--- DATA PROVIDED ---

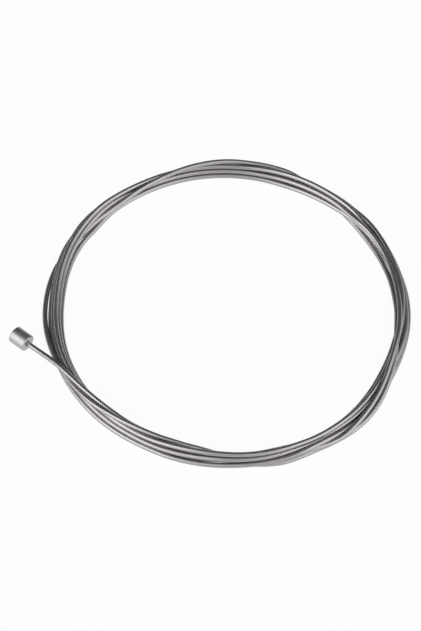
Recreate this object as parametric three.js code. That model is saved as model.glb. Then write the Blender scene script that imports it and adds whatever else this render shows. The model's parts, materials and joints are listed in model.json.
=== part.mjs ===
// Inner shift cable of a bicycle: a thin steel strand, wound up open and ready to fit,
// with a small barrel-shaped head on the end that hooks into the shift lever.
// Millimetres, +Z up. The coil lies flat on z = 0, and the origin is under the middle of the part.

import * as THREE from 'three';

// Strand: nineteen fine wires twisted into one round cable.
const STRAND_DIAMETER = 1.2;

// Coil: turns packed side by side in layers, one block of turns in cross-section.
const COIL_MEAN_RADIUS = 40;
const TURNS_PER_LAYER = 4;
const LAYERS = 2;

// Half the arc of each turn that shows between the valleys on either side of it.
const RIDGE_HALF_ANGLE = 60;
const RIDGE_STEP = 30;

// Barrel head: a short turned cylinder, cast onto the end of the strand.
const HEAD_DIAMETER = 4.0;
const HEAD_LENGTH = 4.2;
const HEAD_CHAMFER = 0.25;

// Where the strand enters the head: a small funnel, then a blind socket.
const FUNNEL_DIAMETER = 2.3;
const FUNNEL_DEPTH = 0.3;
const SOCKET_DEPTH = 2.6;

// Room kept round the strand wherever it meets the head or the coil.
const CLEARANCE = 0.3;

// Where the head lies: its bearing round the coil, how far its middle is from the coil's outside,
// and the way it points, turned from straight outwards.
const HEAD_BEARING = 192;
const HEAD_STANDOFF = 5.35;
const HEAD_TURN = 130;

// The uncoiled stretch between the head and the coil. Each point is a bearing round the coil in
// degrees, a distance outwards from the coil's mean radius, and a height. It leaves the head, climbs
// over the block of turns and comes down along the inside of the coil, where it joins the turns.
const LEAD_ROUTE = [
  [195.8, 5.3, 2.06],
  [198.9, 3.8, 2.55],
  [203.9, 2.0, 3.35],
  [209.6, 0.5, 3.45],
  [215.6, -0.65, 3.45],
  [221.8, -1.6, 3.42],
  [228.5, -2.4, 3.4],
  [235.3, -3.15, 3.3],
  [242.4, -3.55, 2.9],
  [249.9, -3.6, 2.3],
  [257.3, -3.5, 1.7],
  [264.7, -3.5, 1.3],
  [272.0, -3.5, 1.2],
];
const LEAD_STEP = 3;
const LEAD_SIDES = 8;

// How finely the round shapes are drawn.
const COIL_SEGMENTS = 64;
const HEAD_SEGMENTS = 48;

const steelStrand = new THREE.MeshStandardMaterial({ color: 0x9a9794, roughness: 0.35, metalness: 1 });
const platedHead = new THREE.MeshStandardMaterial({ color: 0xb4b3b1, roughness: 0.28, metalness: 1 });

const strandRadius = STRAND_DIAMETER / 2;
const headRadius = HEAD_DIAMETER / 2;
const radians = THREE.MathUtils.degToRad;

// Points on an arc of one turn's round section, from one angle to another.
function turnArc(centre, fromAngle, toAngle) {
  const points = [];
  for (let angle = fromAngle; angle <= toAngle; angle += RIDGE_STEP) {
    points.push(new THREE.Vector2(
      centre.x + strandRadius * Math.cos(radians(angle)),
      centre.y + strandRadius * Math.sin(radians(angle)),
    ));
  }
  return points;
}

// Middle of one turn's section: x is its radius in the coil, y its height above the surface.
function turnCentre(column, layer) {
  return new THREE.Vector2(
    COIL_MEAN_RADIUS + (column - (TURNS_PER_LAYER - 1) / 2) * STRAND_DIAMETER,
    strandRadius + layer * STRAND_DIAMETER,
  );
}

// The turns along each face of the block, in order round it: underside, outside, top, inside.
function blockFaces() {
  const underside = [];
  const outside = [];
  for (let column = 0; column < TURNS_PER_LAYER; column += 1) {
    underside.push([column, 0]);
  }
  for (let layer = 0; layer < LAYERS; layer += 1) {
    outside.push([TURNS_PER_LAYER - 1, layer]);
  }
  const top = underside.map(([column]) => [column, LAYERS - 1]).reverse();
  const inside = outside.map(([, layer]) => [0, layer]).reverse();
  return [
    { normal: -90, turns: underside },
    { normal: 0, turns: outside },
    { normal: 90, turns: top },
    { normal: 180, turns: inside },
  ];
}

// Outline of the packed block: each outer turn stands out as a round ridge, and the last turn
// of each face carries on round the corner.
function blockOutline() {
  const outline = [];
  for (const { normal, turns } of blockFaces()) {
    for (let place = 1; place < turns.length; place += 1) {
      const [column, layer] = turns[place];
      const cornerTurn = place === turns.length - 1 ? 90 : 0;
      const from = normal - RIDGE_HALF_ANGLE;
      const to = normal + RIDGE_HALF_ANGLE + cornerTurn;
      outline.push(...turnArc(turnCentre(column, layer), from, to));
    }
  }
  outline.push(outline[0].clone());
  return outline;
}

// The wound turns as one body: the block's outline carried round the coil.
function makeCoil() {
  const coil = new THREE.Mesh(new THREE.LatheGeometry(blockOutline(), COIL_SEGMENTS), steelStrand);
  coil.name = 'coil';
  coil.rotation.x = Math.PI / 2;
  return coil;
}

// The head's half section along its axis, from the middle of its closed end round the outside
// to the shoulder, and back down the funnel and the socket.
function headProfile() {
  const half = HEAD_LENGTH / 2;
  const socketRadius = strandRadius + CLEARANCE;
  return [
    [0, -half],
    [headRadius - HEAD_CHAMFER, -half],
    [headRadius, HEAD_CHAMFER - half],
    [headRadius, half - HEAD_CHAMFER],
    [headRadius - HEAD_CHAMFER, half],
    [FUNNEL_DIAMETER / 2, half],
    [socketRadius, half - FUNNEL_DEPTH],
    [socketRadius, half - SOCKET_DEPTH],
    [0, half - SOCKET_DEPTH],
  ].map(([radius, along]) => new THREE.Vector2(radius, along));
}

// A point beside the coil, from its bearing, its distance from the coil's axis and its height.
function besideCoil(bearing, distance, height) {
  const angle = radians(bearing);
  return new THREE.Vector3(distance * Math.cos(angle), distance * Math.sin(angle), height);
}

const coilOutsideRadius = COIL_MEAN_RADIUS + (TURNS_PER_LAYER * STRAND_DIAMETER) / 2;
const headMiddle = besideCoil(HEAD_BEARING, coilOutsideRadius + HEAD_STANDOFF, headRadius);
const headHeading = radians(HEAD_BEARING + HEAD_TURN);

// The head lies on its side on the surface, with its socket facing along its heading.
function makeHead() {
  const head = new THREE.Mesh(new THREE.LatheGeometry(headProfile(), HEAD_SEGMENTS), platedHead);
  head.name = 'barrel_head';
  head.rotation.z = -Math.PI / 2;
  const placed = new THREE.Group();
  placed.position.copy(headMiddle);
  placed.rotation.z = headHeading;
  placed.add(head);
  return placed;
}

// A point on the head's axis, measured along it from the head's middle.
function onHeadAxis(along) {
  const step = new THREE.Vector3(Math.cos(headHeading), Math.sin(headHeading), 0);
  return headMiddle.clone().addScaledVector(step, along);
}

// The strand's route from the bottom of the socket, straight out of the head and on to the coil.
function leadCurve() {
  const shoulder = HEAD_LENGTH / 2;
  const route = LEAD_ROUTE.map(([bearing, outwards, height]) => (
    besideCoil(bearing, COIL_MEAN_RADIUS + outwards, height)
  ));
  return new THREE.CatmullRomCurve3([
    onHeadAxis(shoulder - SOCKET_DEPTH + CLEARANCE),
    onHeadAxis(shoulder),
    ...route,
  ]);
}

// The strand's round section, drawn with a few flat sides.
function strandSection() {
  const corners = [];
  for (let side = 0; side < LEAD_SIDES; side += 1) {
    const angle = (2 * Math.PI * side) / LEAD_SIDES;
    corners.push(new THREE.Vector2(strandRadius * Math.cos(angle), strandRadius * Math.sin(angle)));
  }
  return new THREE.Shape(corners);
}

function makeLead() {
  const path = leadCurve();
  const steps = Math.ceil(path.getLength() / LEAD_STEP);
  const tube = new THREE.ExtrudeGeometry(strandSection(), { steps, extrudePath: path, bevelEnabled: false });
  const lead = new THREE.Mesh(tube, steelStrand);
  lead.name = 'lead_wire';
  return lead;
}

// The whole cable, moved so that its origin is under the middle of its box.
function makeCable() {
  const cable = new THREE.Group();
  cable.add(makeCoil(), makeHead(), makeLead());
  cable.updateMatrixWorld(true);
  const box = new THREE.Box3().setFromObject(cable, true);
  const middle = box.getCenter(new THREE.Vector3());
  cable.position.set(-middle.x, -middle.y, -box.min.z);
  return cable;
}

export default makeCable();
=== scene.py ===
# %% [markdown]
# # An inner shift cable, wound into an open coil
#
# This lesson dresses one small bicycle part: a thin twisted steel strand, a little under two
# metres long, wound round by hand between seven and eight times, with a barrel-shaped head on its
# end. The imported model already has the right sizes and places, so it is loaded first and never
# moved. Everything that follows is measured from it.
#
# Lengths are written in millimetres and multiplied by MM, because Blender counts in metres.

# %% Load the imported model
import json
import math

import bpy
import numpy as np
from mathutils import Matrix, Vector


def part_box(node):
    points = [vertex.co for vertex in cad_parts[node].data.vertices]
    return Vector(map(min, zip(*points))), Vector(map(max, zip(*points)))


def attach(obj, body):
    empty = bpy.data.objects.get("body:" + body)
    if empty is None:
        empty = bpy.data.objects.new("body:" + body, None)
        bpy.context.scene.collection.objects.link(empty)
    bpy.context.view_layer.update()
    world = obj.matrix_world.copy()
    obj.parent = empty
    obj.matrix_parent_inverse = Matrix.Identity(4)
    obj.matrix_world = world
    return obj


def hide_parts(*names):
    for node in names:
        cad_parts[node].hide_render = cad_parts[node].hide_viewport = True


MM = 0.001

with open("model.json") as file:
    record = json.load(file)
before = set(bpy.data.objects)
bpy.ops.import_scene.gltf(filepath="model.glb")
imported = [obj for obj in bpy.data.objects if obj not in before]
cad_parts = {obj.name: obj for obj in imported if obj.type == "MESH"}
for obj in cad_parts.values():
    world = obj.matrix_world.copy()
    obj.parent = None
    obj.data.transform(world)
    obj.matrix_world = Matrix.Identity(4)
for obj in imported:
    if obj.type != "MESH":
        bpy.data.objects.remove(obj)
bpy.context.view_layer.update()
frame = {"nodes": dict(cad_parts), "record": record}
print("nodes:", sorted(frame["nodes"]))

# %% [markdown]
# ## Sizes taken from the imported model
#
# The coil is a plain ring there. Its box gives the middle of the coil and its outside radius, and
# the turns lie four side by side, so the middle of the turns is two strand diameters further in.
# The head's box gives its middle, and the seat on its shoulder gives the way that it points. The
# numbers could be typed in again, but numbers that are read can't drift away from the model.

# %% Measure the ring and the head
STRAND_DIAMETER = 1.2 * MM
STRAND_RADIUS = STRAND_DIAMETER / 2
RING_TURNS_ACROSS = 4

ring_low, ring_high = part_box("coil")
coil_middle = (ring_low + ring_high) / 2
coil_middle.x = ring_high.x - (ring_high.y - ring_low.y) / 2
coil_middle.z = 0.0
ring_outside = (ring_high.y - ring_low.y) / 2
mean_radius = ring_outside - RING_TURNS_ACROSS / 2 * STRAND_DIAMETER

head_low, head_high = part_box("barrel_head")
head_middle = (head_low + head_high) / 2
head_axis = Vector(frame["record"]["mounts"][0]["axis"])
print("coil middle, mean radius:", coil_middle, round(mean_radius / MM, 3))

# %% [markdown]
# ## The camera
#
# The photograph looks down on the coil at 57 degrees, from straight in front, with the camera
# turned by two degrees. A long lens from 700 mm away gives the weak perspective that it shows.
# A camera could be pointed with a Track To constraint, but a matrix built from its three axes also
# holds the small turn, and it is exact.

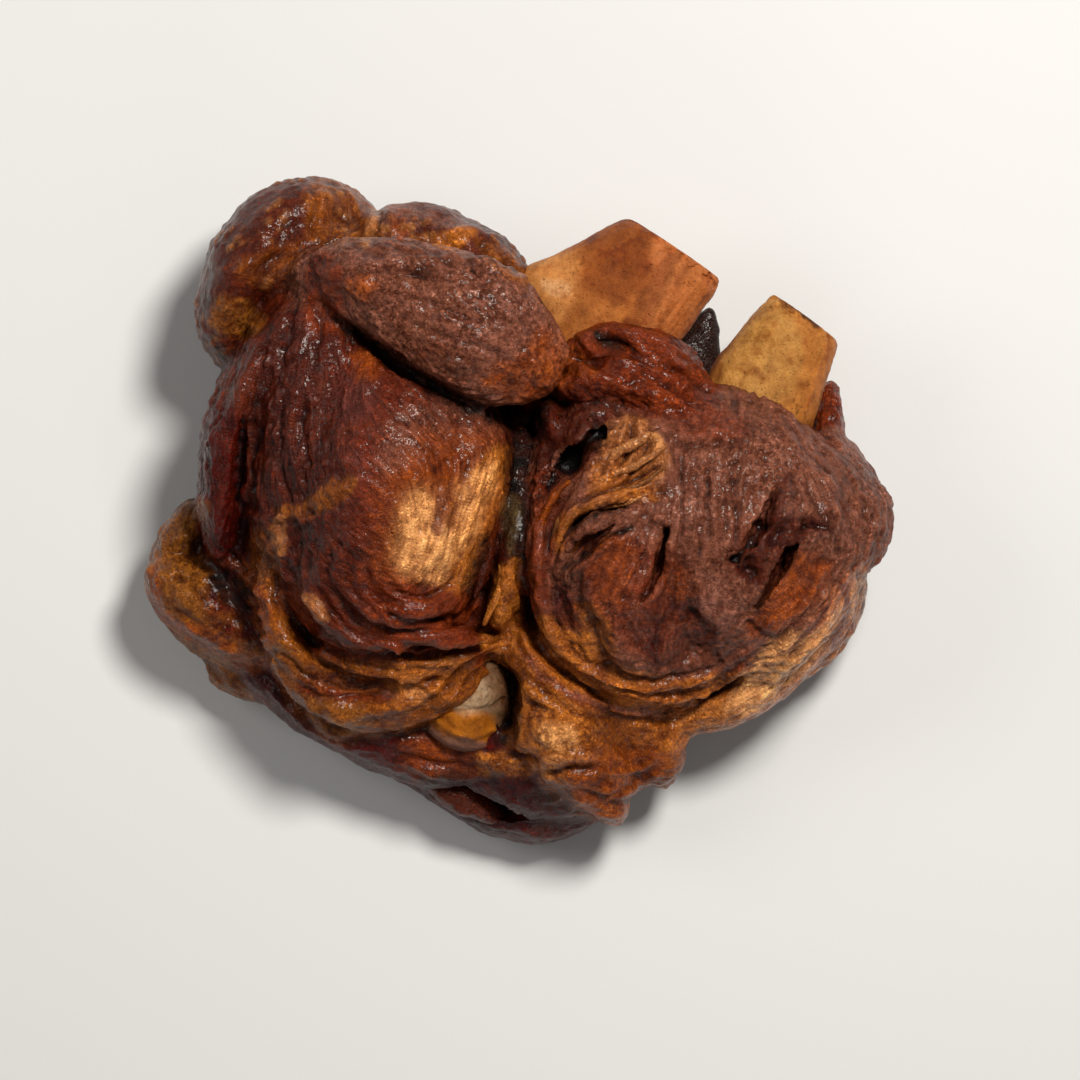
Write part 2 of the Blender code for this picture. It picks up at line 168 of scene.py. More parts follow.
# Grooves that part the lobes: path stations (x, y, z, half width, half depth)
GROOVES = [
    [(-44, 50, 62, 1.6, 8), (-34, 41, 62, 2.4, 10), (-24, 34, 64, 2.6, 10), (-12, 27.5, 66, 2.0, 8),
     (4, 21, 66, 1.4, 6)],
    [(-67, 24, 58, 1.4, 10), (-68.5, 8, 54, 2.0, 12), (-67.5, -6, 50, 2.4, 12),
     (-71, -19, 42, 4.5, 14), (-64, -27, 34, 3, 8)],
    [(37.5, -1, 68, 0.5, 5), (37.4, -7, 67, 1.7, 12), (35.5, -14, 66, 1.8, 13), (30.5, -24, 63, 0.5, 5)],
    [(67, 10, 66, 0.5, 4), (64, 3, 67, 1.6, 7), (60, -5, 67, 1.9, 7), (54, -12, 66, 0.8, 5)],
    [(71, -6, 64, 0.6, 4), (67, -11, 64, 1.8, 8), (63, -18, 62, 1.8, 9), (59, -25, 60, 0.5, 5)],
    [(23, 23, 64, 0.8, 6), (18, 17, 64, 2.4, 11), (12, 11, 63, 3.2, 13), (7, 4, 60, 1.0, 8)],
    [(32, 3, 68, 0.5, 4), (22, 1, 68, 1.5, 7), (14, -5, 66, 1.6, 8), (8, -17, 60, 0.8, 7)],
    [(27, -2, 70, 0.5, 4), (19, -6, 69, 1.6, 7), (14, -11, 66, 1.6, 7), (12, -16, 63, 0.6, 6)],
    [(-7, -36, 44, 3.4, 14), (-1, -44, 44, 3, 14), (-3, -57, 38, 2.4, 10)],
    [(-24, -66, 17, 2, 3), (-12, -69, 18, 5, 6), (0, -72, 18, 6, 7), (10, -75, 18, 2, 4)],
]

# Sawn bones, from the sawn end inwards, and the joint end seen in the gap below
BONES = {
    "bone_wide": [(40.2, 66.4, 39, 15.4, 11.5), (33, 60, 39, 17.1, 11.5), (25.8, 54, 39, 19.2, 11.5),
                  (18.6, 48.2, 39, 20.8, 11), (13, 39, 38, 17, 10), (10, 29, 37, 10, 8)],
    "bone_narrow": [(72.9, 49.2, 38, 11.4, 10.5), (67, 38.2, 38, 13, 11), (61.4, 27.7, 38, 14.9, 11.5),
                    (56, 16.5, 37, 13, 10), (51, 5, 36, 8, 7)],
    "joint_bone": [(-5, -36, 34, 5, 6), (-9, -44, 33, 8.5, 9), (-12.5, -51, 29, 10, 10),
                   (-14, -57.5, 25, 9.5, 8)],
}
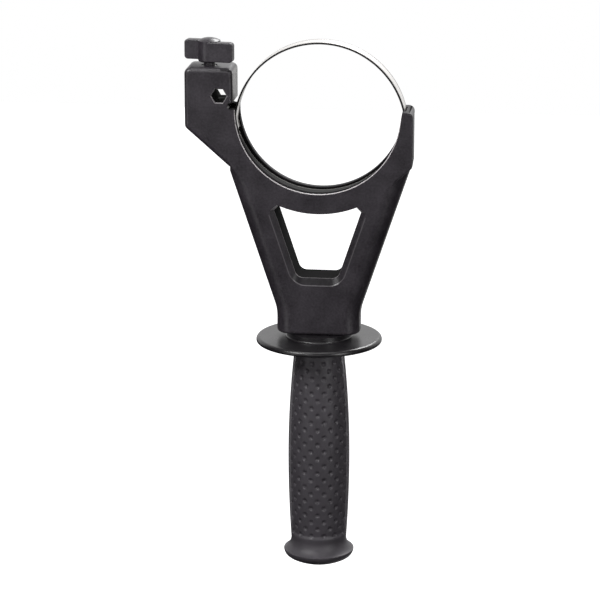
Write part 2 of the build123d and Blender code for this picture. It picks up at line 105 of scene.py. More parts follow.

---

DIRECTIONS FOR THIS TASK: Your output shall consist solely of the lines from the line with "obj.parent = empty" to the line with "imported = [obj", reproduced exactly, both ends included.

WORKED SOLUTION:
    obj.parent = empty
    obj.matrix_parent_inverse = Matrix.Identity(4)
    obj.matrix_world = world
    return obj


def hide_parts(*names):
    for node in names:
        cad_parts[node].hide_render = cad_parts[node].hide_viewport = True


MM = 0.001

with open("model.json") as file:
    record = json.load(file)
before = set(bpy.data.objects)
bpy.ops.import_scene.gltf(filepath="model.glb")
imported = [obj for obj in bpy.data.objects if obj not in before]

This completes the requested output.